## WRITTEN TASK
Give the data again, word for word.

## STORED DATA
+===+
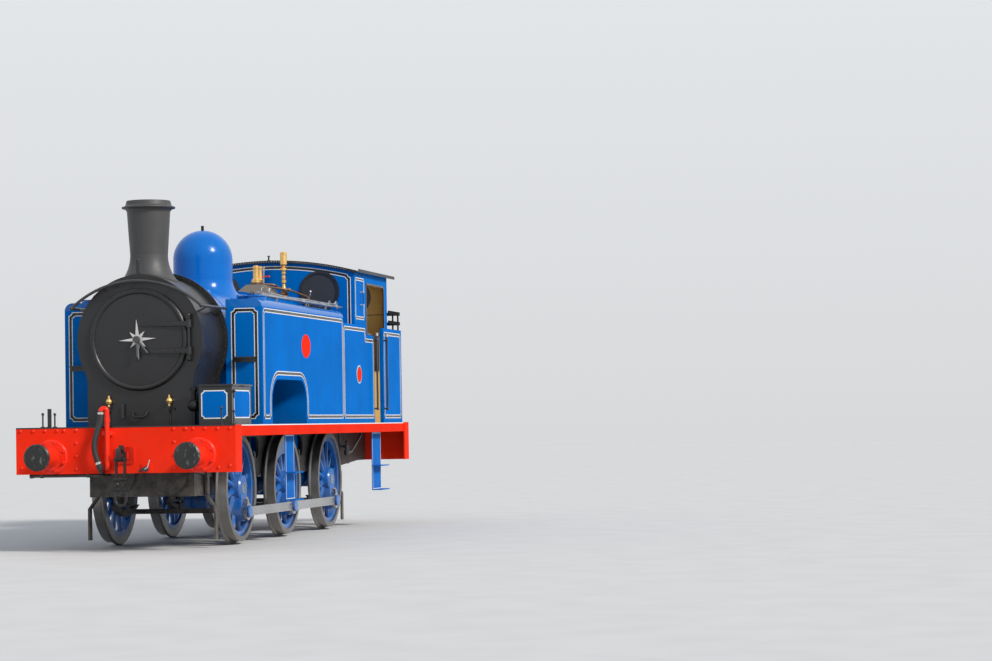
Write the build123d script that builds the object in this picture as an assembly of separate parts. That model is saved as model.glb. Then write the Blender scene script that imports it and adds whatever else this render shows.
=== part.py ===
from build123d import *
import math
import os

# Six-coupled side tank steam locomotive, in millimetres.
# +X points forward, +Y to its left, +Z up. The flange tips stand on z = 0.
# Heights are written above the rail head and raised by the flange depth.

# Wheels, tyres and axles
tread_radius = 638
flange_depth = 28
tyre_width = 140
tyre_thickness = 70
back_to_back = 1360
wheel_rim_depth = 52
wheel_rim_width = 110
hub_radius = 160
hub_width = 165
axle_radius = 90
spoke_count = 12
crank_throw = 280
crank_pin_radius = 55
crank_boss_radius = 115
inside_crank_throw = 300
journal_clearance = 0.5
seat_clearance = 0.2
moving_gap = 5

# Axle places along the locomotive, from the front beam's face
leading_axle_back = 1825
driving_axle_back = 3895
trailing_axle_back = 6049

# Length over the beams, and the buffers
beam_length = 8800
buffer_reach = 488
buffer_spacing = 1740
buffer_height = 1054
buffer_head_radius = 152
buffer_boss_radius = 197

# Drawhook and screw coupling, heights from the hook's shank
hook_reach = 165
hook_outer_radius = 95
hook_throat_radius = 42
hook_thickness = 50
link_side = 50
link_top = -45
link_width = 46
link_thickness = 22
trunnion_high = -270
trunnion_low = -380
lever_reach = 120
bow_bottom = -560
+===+
## RIGHT ANSWER
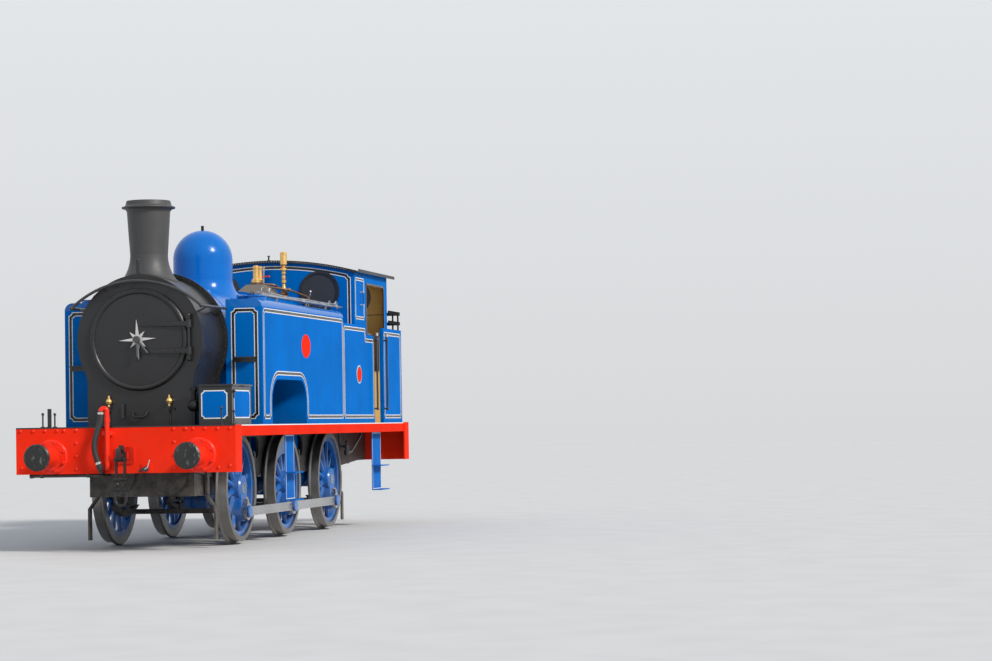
Write the build123d script that builds the object in this picture as an assembly of separate parts. That model is saved as model.glb. Then write the Blender scene script that imports it and adds whatever else this render shows.
=== part.py ===
from build123d import *
import math
import os

# Six-coupled side tank steam locomotive, in millimetres.
# +X points forward, +Y to its left, +Z up. The flange tips stand on z = 0.
# Heights are written above the rail head and raised by the flange depth.

# Wheels, tyres and axles
tread_radius = 638
flange_depth = 28
tyre_width = 140
tyre_thickness = 70
back_to_back = 1360
wheel_rim_depth = 52
wheel_rim_width = 110
hub_radius = 160
hub_width = 165
axle_radius = 90
spoke_count = 12
crank_throw = 280
crank_pin_radius = 55
crank_boss_radius = 115
inside_crank_throw = 300
journal_clearance = 0.5
seat_clearance = 0.2
moving_gap = 5

# Axle places along the locomotive, from the front beam's face
leading_axle_back = 1825
driving_axle_back = 3895
trailing_axle_back = 6049

# Length over the beams, and the buffers
beam_length = 8800
buffer_reach = 488
buffer_spacing = 1740
buffer_height = 1054
buffer_head_radius = 152
buffer_boss_radius = 197

# Drawhook and screw coupling, heights from the hook's shank
hook_reach = 165
hook_outer_radius = 95
hook_throat_radius = 42
hook_thickness = 50
link_side = 50
link_top = -45
link_width = 46
link_thickness = 22
trunnion_high = -270
trunnion_low = -380
lever_reach = 120
bow_bottom = -560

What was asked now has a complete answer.